Other Conditions EEG Helps Evaluate
EEG is also used to assess brain tumors (which can disrupt normal electrical patterns in a specific region), traumatic brain injuries, stroke, and neurodegenerative diseases like Alzheimer’s. In encephalitis, a brain infection, the EEG may show periodic discharges or rhythmic slow waves concentrated over the temporal lobes, which can help distinguish it from other causes of confusion or altered consciousness.
What Happens During the Test
A routine EEG takes about 20 to 30 minutes. A technician places small electrodes on your scalp using a paste or adhesive, then records your brain’s electrical activity while you sit or lie still. You may be asked to breathe deeply for several minutes or look at a flashing light, both of which can provoke abnormal patterns in people with certain types of epilepsy.
For a sleep-deprived EEG, you’ll be asked to stay up until midnight or later the night before so you’re drowsy enough to fall asleep during the recording. Drowsiness and sleep increase the likelihood of capturing abnormal activity. You’ll need to avoid caffeine, including coffee, tea, cola, and chocolate, before the test. Your hair should be clean and free of conditioners, gels, or hairsprays, since these interfere with electrode contact.
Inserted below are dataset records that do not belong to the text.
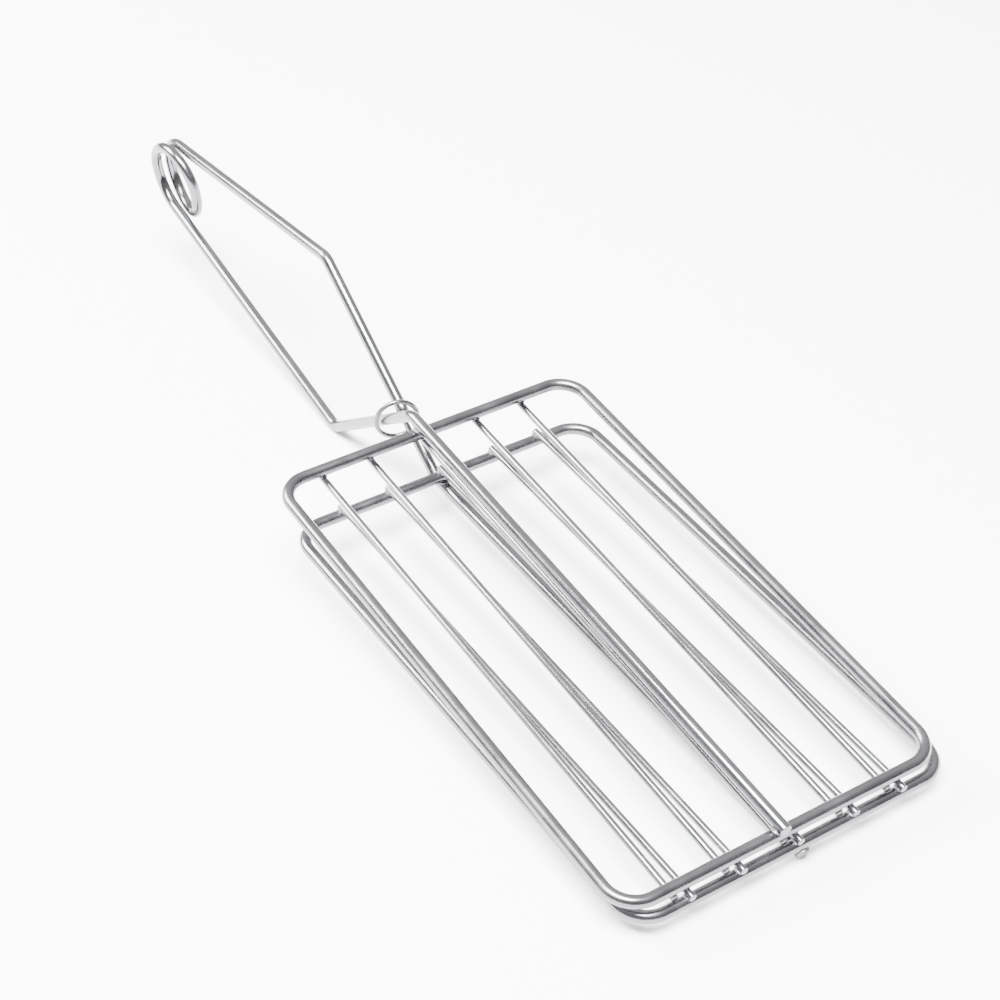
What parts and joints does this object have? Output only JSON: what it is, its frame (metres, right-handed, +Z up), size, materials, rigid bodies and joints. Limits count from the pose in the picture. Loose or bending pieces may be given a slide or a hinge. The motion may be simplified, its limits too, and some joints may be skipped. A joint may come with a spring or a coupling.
{
  "type": "sprung sandwich toasting tongs",
  "caption": "Sprung wire toasting tongs: two barred rectangular frames close on a sandwich, carried by one long wire with a torsion coil at the tail and a guide ring where its arms cross.",
  "frame": {"origin": "bottom centre of the outline, as the tongs lie on a table on the grip bend and on the front end of the lower frame's middle bar", "axes": "+X from the handle towards the frames, +Y to the left of someone who holds the handle, +Z up"},
  "size_m": [0.3795, 0.1198, 0.0631],
  "materials": {
    "long_wire": "bright chrome plate on drawn steel wire",
    "frame_wire": "bright chrome plate on drawn steel wire",
    "rod_wire": "bright chrome plate on thin drawn steel wire",
    "guide_ring_wire": "bright chrome plate on thin steel wire"
  },
  "bodies": {
    "lower_jaw": {"upper_arm": "long_wire", "spring_coil": "long_wire", "lower_frame": "frame_wire", "lower_rod_1": "rod_wire", "lower_rod_2": "rod_wire", "lower_rod_3": "rod_wire", "lower_rod_4": "rod_wire", "lower_rod_5": "rod_wire"},
    "upper_jaw": {"lower_arm": "long_wire", "upper_frame": "frame_wire", "upper_rod_1": "rod_wire", "upper_rod_2": "rod_wire", "upper_rod_3": "rod_wire", "upper_rod_4": "rod_wire", "upper_rod_5": "rod_wire"},
    "ring": {"guide_ring": "guide_ring_wire"}
  },
  "joints": [
    {"name": "jaw_opening", "type": "hinge", "parent": "lower_jaw", "child": "upper_jaw", "pos_m": [-0.17474, -0.0019, 0.04181], "axis": [0, -1, 0], "range_deg": [0, 12], "stiffness_Nm_per_rad": 10, "springref_deg": -2.86, "deforming": ["spring_coil"]},
    {"name": "ring_slide", "type": "slide", "parent": "lower_jaw", "child": "ring", "axis": [-0.8203, 0, 0.572], "range_m": [0, 0.0224]}
  ],
  "couplings": [
    {"joint": "ring_slide", "follows": "jaw_opening", "m_per_rad": 0.10539}
  ]
}
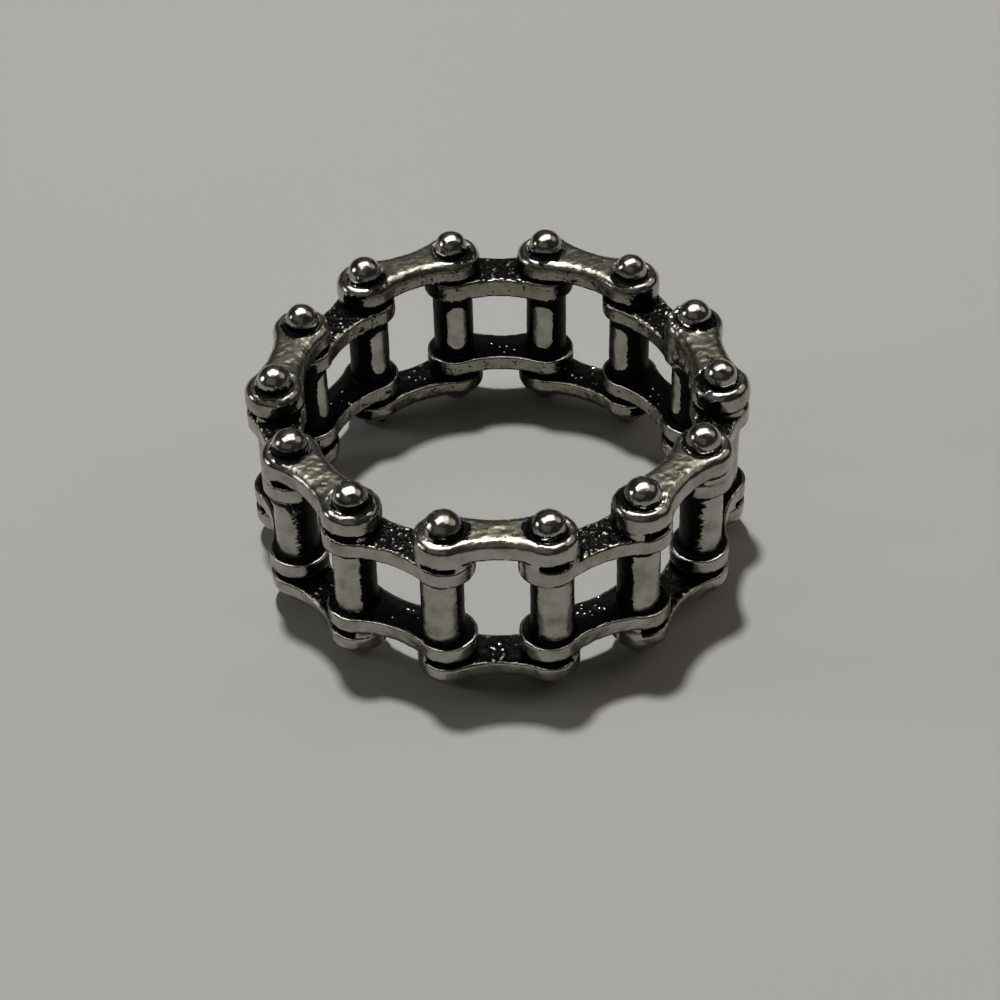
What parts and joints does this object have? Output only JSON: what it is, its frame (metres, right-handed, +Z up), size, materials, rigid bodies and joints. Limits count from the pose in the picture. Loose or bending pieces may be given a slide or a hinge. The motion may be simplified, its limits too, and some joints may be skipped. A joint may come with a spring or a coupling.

Types of EEG and When Each Is Used
A routine EEG is the standard first step. It’s quick and inexpensive, but its short duration means it can miss intermittent abnormalities. When a routine test isn’t enough, doctors may order an ambulatory EEG, which you wear at home for one to several days. This captures your brain activity during your normal routine, in the environment where your episodes actually happen. The cost is much lower than an inpatient study, and wait times are shorter. The trade-off is that events may not be caught on the accompanying video camera, or you may forget to press the event button, making the recording harder to interpret.
For the most challenging diagnostic cases, an inpatient video-EEG monitoring stay in an epilepsy unit can last several days. Doctors can safely reduce seizure medications during this time to increase the chance of recording an actual event, something that isn’t safe to do at home. This level of monitoring is often the final step before epilepsy surgery planning, when doctors need to see exactly where seizures begin.
How Brain Waves Are Interpreted
Your brain produces electrical waves at different speeds, and each range tells doctors something different. Alpha waves (8 to 13 cycles per second) are the dominant rhythm in a relaxed, awake adult with eyes closed. They disappear when you open your eyes or concentrate on something. Beta waves (above 13 cycles per second) are smaller and faster, associated with active thinking and alertness. Theta waves (3.5 to 7.5 cycles per second) are normal during drowsiness and light sleep but can signal problems if they dominate during wakefulness. Delta waves (3 cycles per second or slower) are normal during deep sleep but abnormal in an awake adult. When delta waves appear on one side of the brain, they suggest a localized problem like a tumor or stroke. When they appear everywhere, they point to a more widespread issue like metabolic dysfunction or medication effects.